Lonely, lovely Lund. Andrew Billen of The Times (£) welcomed back the show and particularly Lund who “promises to be great company in the dark nights until Christmas.” In fact, Billen demonstrated an almost creepy fandom for “lonely, lovely Lund” played by the superbly naturalistic Sofie Gråbøl.” Besides his fondness for the Lund character, Billen found time to praise writer Søren Sveistrup for having the bravery to tear up his own rule book: “For most of Season 1 the police had only the one murder to investigate, but the first episode here featured two … Structurally, too, there is innovation. The new episodes are much more a jigsaw that the viewer must assemble. Their pace is faster: Lund finds a clue in a cellophane wrapper that turns out to be relevant within 20 minutes.”

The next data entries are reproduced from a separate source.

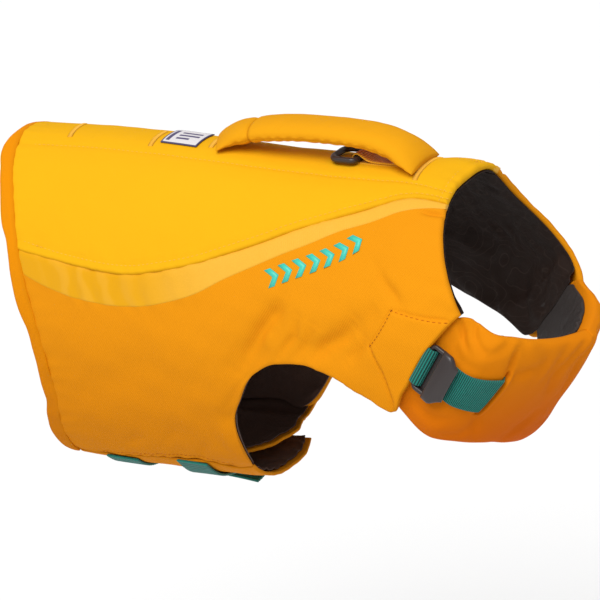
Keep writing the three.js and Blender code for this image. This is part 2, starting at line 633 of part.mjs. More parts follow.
function leashLoop() {
  const { halfWidth, clearance, wall: thickness, end, closeAt, startAngle } = RING_LOOP;
  const inside = RING.bar + clearance;
  const low = RING.z - inside;
  const turns = 9;
  const arc = (radius) => Array.from({ length: turns + 1 }, (_, k) => {
    const angle = THREE.MathUtils.degToRad(mix(startAngle, 270, k / turns));
    return new THREE.Vector2(RING.x + radius * Math.cos(angle), RING.z + radius * Math.sin(angle));
  });
  const closing = RING.x + closeAt;
  const shape = new THREE.Shape([
    ...arc(inside + thickness),
    new THREE.Vector2(end, low - thickness),
    new THREE.Vector2(end, low + thickness),
    new THREE.Vector2(closing + 2 * thickness, low + 1.3 * thickness),
  ]);
  shape.holes.push(new THREE.Path([...arc(inside), new THREE.Vector2(closing, low + 0.4)]));
  const geometry = new THREE.ExtrudeGeometry(shape, { depth: 2 * halfWidth, bevelEnabled: false });
  const place = new THREE.Matrix4().makeBasis(
    new THREE.Vector3(1, 0, 0), new THREE.Vector3(0, 0, 1), new THREE.Vector3(0, -1, 0),
  ).setPosition(0, halfWidth, 0);
  return bakeGeometry(geometry, place, 'leash_loop', ORANGE, 0.8);
}

// Woven label on the centre band
const LABEL = { t: [0.289, 0.358], theta: [-8.5, 8.0], outer: 1.2, inner: 0.5 };
function backLabel() {
  const place = (i, j) => [mix(...LABEL.t, j / 4), mix(...LABEL.theta, i / 4)];
  return panel('back_label', 4, 4, place, LABEL.outer, LABEL.inner, CREAM);
}

const jacket = new THREE.Group();
jacket.add(
  backPanel('back_panel', 0, -SHELL_WALL, YELLOW),
  backPanel('lining_back', LINING_OUTER, LINING_INNER, CHARCOAL),
  hemBinding(),
  bellyFlap('belly_flap_right', 1, RIGHT_FLAP_END, () => 0, 0, FLAP_WALL, ORANGE),
  bellyFlap('lining_flap_right', 1, RIGHT_FLAP_END - FLAP_LINING_SHORT, () => 0, FLAP_LINING, LINING_WALL, CHARCOAL),
  bellyFlap('belly_flap_left', -1, LEFT_FLAP_END, underlap, 0, FLAP_WALL, ORANGE),
  bellyFlap('lining_flap_left', -1, LEFT_FLAP_END - FLAP_LINING_SHORT, underlap, FLAP_LINING, LINING_WALL, CHARCOAL),
  chestPad(),
  chestPadLining(),
  chestLoop(),
  strap('chest_strap', STRAP_PATH, 8, WEBBING_WIDTH, WEBBING_WALL, onPad, TEAL),
  chestSlider(),
  handlePiece('handle_tab', 0, HANDLE_SEAM_ROW, -1.3 * SEAM_GAP),
  handlePiece('handle_grip', HANDLE_SEAM_ROW, HANDLE.length - 1, 0),
  leashRing(),
  leashLoop(),
  backLabel(),
  strapTail(),
);
for (const [word, side] of [['right', 1], ['left', -1]]) {
  jacket.add(
    sidePanel(`side_panel_${word}`, side),
    sideLining(`lining_${word}`, side),
    stripe(`stripe_${word}`, side),
  );
}
for (const row of BELLY_STRAPS) {
  jacket.add(bellyStrap(row), buckleTab(row), buckle(row));
}

export default jacket;
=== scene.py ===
"""Looks of a dog life jacket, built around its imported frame.

Lengths in the tables are millimetres, and meshes are in metres in the frame's own axes:
+X to the head, +Y to the wearer's left, +Z up. Cloth is laid out on one body surface in t,
0 at the tail hem and 1 at the neck, and theta, degrees round the body from the spine,
positive down the wearer's right side.
"""
import math

import bpy
import numpy as np
from bpy.props import FloatProperty, FloatVectorProperty, IntProperty, PointerProperty
from mathutils import Matrix, Vector


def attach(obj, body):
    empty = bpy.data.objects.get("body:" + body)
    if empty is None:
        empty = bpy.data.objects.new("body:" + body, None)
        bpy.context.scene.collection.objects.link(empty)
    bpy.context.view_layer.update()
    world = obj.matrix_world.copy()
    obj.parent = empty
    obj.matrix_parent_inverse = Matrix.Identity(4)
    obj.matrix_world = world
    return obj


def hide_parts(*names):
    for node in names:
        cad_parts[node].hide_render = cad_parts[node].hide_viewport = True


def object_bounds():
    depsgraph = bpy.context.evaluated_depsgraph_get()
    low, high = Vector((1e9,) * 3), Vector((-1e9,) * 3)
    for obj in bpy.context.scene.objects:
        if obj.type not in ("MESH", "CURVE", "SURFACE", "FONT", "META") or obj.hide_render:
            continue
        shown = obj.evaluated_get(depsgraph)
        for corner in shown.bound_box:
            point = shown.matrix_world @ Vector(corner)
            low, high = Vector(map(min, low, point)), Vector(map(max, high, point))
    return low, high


bl_info = {
    "name": "Dog life jacket",
    "version": (1, 0, 0),
    "blender": (4, 5, 0),
    "location": "View3D > Sidebar > Life jacket",
    "description": "Builds the cloth, webbing and stage of a dog life jacket on its packed frame",
    "category": "Object",
}

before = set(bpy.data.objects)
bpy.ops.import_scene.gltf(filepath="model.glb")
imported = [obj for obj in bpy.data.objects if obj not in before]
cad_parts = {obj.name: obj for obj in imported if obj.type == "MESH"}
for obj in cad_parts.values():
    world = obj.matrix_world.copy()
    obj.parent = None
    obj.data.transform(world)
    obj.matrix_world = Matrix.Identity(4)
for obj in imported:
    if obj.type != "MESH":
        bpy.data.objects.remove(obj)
CAD_BOX = [list(corner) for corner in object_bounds()]
JACKET = "jacket"
RING_BODY = "leash_ring"
MM = 0.001

# Body sections, evenly spaced in t: x and z at the spine, x and z at the belly, half width,
# height share of the widest place, bow, and how square the upper and lower halves are
SECTIONS = np.array([
    [-160.0, 5.0, -122.0, -210.0, 70.0, 0.50, 12.0, 1.00, 0.62],
    [-106.0, 7.0, -77.0, -211.0, 74.0, 0.50, 9.0, 1.00, 0.68],
    [-52.0, 7.0, -30.0, -211.0, 77.5, 0.51, 6.0, 1.00, 0.75],
    [2.0, 5.0, 15.0, -210.0, 80.5, 0.52, 3.0, 1.00, 0.80],
    [50.0, 3.5, 92.0, -200.0, 83.0, 0.57, 0.0, 1.00, 0.90],
    [98.0, 3.0, 172.0, -174.0, 85.0, 0.64, -5.0, 1.00, 1.00],
    [131.5, 3.3, 198.0, -147.0, 80.0, 0.62, -3.0, 1.02, 1.30],
    [162.4, -2.3, 220.0, -113.0, 69.5, 0.60, -4.0, 0.92, 1.50],
])

# Seam lines and outlines, as t and theta
BACK_SEAM = [
    (0.00, 61.6), (0.11, 65.7), (0.19, 67.0), (0.26, 66.7), (0.32, 64.3), (0.41, 59.0), (0.48, 52.7),
    (0.55, 46.0), (0.62, 39.0), (0.70, 32.3), (0.79, 27.7), (0.90, 23.7), (1.00, 23.0),
]
STRIPE_EDGE = [
    (0.00, 66.0), (0.10, 76.3), (0.19, 78.3), (0.26, 77.3), (0.32, 75.0), (0.41, 69.0), (0.48, 60.7),
    (0.56, 52.0), (0.63, 45.0), (0.70, 38.3), (0.80, 34.3), (0.94, 28.3), (1.00, 26.5),
]
# Lower outline of the side panels: t on the upper edge, then t and theta on the outline
SIDE_REAR = [
    (0.034, 0.034, 157.0), (0.100, 0.100, 153.0), (0.200, 0.200, 147.5), (0.320, 0.330, 143.5),
    (0.385, 0.405, 147.0), (0.410, 0.437, 144.0), (0.430, 0.443, 131.0), (0.450, 0.446, 116.0),
    (0.480, 0.470, 103.5), (0.510, 0.501, 92.0), (0.545, 0.545, 85.8), (0.590, 0.591, 84.3),
]
LEFT_LEG = [(0.385, 0.386, 147.0), (0.410, 0.405, 144.5), (0.430, 0.426, 132.5), (0.450, 0.442, 117.0)]
RIGHT_FRONT = [
    (0.640, 0.633, 86.7), (0.685, 0.669, 93.0), (0.720, 0.700, 101.7), (0.765, 0.741, 92.7),
    (0.820, 0.787, 88.7), (0.910, 0.880, 85.0), (0.960, 0.952, 83.0), (0.985, 0.985, 82.5),
]
LEFT_FRONT = [
    (0.640, 0.636, 89.5), (0.685, 0.680, 99.0), (0.720, 0.728, 116.0), (0.765, 0.765, 117.5),
    (0.820, 0.815, 118.0), (0.910, 0.905, 118.0), (0.960, 0.957, 118.0), (0.985, 0.985, 118.0),
]
POCKET_MOUTH = [(0.70, 101.7), (0.741, 92.7), (0.787, 88.7), (0.88, 85.0), (0.985, 82.5), (1.0, 82.3)]
LEFT_MOUTH = 118.0
LEFT_REACH = 34.0
FLAP_FRONT_T = 0.437
RIGHT_FLAP_END = 197.0
LEFT_FLAP_END = 216.0
LEFT_FLAP_FRONT = [
    (139, 0.414), (146, 0.404), (152, 0.401), (156, 0.411), (160, 0.421), (165, 0.425), (170, 0.428),
    (176, 0.423), (182, 0.414), (188, 0.402), (196, 0.388), (216, 0.372),
]
RIGHT_FLAP_FRONT = [(143, 0.437), (184, 0.437), (197, 0.426)]

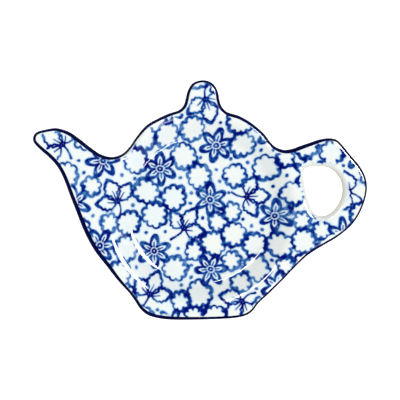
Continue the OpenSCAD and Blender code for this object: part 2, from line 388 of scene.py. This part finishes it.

The Killing II is not as good as The Killing I. Serena Davies at The Daily Telegraph swam against the tide of critical opinion: “It may be too early to call. In fact, I hope it’s too early to call. But I’m going to do so anyway: The Killing II is not as good as The Killing I … Let’s not get this wrong: the opening double bill of The Killing II was still excellent. It had understated performances, it had a sophisticated script.” But Davies suggested the show, with its subplot about national rather than local (first series) politics, “has got too big for its boots. The last Killing brought in politics but nothing as big as the War on Terror.” Davies even dared to have a pop at Lund, who she said comes across as an unempathetic “eccentric loner with no emotional ‘journey’ left to make” in The Killing II. In her final dig, Davies questioned  the faster pacing of the second series and wondered whether the filmmakers “have sacrificed its uniqueness for fast thrills.”